Roteiros

O salto do frade

Peruano pula todos os dias de um penhasco para encenar a lenda de um suicídio por amor

Ali onde o Oceano Pacífico faz a curva, e as ondas arrebentam com força nas rochas produzindo um chuvisco de água salgada, o frade peruano Fernando Canchari Vásquez fixa os pés na ponta de uma pedra e desafia o mar. Vestido com a túnica marrom de um franciscano, o capuz cobrindo o semblante e uma corda amarrada na cintura, ele acena para o horizonte duas vezes antes de fixar os olhos no movimento da água. O céu está cinza como a tristeza, e um vento gelado provoca arrepios nos turistas que se reuniram para assistir ao estranho ritual. O frade espera o melhor momento para saltar. Cerca de doze metros o separam do mar gélido e revolto. Se errar o local da queda, ele pode se chocar e morrer.

Fernando pula todos os dias de um penhasco para encenar a lenda de um suicídio por amor. Faz isso a 29 anos, quando interrogado porque, a primeira resposta é necessidade.
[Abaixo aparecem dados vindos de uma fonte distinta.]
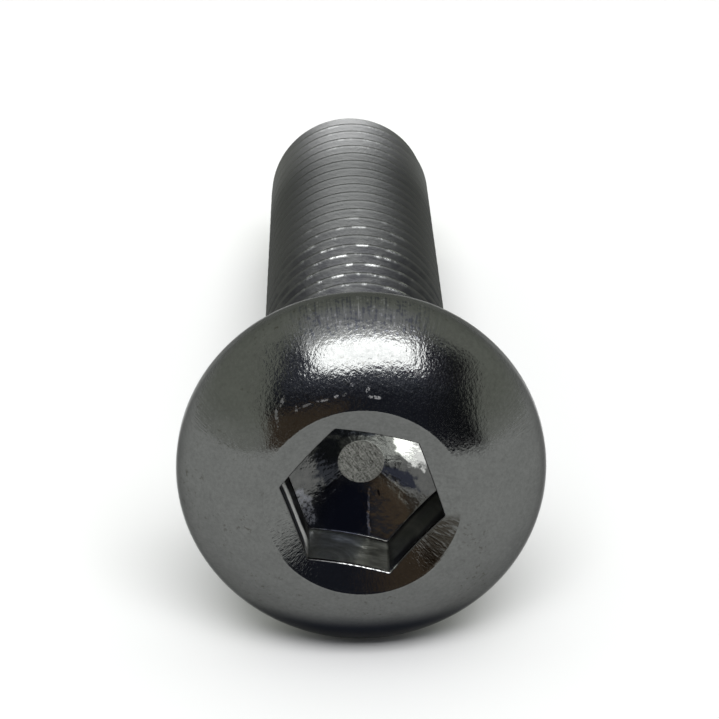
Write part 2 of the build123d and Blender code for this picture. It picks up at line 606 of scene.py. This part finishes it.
# %% The rounded taper and the closed tip
taper_start = minus(thread, size["Thread End"], size["Taper Length"])
past_start = minus(thread, station, taper_start)
taper_share = add_math(thread, "DIVIDE", past_start, size["Taper Length"], clamp=True)
bulge = times(thread, minus(thread, 1, taper_share), size["Taper Rounding"])
fall = times(thread, taper_share, minus(thread, 1, bulge))
taper_drop = minus(thread, size["Crest Radius"], size["Tip Radius"])
taper = minus(thread, size["Crest Radius"], times(thread, fall, taper_drop))
radius = add_math(thread, "MINIMUM", radius, taper)
radius = times(thread, radius, cap_left)
print("the tree has", len(thread.nodes), "nodes so far")

# %% Small dents, read from a noise on a plain cylinder
NOISE_RADIUS = 6
angle = plus(thread, size["First Angle"], times(thread, round_share, 2 * math.pi))
circle_x = add_math(thread, "COSINE", angle)
circle_y = add_math(thread, "SINE", angle)
place = join(thread, times(thread, circle_x, NOISE_RADIUS), times(thread, circle_y, NOISE_RADIUS), station)
dents = add_node(thread, "ShaderNodeTexNoise", {"noise_dimensions": "4D"}, Vector=place,
                 W=size["Seed"], Scale=0.7, Detail=3.0).outputs[0]
dent = times(thread, minus(thread, dents, 1.0), size["Unevenness"])
dent = times(thread, dent, formed, cap_left)
radius = plus(thread, radius, dent)
print("the tree has", len(thread.nodes), "nodes so far")

# %% Bend the grid and finish the tree
WELD = 0.0005 * MM
x = times(thread, radius, circle_x, MM)
y = times(thread, radius, circle_y, MM)
bent = join(thread, x, y, times(thread, station, -MM))
thread_steel = bpy.data.materials.new("thread_steel")
moved = add_node(thread, "GeometryNodeSetPosition", Geometry=grid.outputs[0], Position=bent)
welded = add_node(thread, "GeometryNodeMergeByDistance", Geometry=moved.outputs[0], Distance=WELD)
real = add_node(thread, "GeometryNodeRealizeInstances", Geometry=welded.outputs[0])
coated = add_node(thread, "GeometryNodeSetMaterial", Geometry=real.outputs[0], Material=thread_steel)
add_node(thread, "NodeGroupOutput", Geometry=coated.outputs[0])
print("the whole tree has", len(thread.nodes), "nodes")

# %% Run the tree once and keep its mesh
seed_mesh = bpy.data.meshes.new("thread_seed")
thread_seed = bpy.data.objects.new("thread_seed", seed_mesh)
bpy.context.scene.collection.objects.link(thread_seed)
roller = thread_seed.modifiers.new("thread", "NODES")
roller.node_group = thread
for name, value in sizes.items():
    roller[sockets[name].identifier] = value
depsgraph = bpy.context.evaluated_depsgraph_get()
thread_mesh = bpy.data.meshes.new_from_object(thread_seed.evaluated_get(depsgraph))
bpy.data.objects.remove(thread_seed)
print("the thread has", len(thread_mesh.vertices), "points and", len(thread_mesh.polygons), "faces")

# %% [markdown]
# ## One closed skin
#
# The real screw is a single piece of steel, so head and thread are welded where they meet.
# A closed skin also gives a clean file to print or cut. Then all normals are turned outwards,
# and the finished mesh is laid down into the model's frame.

# %% Weld head and thread
SLIVER = 0.0001 * MM
skin = bmesh.new()
skin.from_mesh(head_mesh)
first_new = len(skin.faces)
skin.from_mesh(thread_mesh)
skin.faces.ensure_lookup_table()
tip_line = -(SHANK_LENGTH - 0.001) * MM
for face in skin.faces[first_new:]:
    face.material_index = TIP if face.calc_center_median().z < tip_line else THREAD
bmesh.ops.remove_doubles(skin, verts=skin.verts, dist=WELD)
bmesh.ops.dissolve_degenerate(skin, edges=skin.edges, dist=SLIVER)
bmesh.ops.recalc_face_normals(skin, faces=skin.faces)
open_edges = sum(1 for edge in skin.edges if len(edge.link_faces) != 2)
print("the skin has", open_edges, "open edges")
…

Em um verão, o frade já chegou a pular do penhasco 39 vezes no mesmo dia, todos esses anos ele nunca deixou de comparecer, nem quando está doente.

Conhecido na região apenas como El Fraile, Fernando conta que ainda pequeno conheceu o mar brincando com os amigos do distrito. Aprendeu a fugir das correntes que te levam para longe e a desviar das pedras que habitam as praias de areia cinza do litoral peruano. Já havia nessa época, início dos anos 90, o costume de pescadores da região saltarem do penhasco para divertir turistas.
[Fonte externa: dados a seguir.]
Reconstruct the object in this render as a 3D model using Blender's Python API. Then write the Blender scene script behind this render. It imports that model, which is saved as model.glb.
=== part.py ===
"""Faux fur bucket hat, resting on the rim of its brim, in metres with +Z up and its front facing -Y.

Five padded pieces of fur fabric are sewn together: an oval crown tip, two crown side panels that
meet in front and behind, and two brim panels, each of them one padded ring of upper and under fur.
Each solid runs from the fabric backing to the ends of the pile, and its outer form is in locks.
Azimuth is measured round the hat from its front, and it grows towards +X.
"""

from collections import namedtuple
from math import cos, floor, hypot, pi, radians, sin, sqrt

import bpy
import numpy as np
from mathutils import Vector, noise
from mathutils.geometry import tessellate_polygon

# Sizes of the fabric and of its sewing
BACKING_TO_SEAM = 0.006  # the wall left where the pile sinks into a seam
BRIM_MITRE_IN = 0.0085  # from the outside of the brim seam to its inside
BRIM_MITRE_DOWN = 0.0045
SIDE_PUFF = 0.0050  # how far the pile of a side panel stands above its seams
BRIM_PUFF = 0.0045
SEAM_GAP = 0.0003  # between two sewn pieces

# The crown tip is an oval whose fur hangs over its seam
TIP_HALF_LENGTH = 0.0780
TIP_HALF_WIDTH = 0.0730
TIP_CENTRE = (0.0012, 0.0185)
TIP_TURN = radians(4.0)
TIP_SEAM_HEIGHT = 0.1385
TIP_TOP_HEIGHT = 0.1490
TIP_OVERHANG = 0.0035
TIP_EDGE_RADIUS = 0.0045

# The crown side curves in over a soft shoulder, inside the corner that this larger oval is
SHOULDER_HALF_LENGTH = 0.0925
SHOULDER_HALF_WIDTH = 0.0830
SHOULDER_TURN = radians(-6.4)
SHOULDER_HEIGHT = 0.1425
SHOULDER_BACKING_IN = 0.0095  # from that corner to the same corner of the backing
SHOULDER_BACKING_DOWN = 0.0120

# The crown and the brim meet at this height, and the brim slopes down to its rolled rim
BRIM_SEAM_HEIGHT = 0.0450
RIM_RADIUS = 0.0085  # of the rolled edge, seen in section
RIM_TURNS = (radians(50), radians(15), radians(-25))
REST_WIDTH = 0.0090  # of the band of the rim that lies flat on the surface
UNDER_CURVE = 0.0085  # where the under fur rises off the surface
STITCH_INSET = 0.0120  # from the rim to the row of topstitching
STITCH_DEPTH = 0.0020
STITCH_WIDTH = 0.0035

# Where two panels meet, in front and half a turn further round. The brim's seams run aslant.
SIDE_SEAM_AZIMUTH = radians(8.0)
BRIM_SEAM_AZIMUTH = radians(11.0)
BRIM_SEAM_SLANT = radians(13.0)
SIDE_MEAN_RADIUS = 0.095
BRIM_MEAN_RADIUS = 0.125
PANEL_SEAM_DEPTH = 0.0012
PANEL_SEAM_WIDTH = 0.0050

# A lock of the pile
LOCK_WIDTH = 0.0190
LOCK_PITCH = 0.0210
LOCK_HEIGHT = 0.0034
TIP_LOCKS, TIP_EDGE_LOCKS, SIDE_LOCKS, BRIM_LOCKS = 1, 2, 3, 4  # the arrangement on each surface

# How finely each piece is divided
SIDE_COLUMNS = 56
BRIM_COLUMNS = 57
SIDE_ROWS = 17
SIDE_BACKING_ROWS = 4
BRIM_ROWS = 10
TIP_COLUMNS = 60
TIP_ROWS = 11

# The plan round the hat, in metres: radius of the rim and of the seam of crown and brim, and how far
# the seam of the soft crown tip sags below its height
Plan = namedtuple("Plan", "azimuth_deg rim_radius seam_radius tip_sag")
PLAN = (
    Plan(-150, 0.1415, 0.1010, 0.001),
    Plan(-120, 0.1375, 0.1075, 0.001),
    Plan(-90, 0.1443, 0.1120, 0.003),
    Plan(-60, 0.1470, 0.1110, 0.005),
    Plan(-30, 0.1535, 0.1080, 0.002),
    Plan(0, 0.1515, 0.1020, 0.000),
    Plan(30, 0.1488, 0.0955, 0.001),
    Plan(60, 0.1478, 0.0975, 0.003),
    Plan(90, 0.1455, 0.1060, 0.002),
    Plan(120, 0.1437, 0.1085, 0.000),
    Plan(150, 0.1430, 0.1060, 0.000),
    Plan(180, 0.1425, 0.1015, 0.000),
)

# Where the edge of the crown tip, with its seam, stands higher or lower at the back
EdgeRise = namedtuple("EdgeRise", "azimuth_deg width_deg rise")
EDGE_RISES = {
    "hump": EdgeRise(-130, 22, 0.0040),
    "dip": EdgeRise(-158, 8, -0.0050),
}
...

Em um domingo de fevereiro de 2014, enquanto descansava após um salto, o frade ouviu banhistas chamando por ele. Uma onda havia se chocado contra a rocha e arrastado um garoto de nove anos para a turbulência do mar. Sua mãe, uma peruana chamada Karin Tapayuri, instintivamente pulou para tentar resgatá-lo. Ela estava grávida de oito meses, segundo os jornais que registraram o resgate. O frade não hesitou e saltou, dessa vez sem cordas, para tentar salvar mãe e filho. Outros banhistas fizeram o mesmo. Depois de alguns minutos de tensão, os dois foram içados do oceano e levados ao hospital sem ferimentos graves.  O frei Fernando continua saltando ao mar do alto da pedra onde o Pacífico faz a curva e divertindo os turistas, apesar dedos dos seus 49 anos.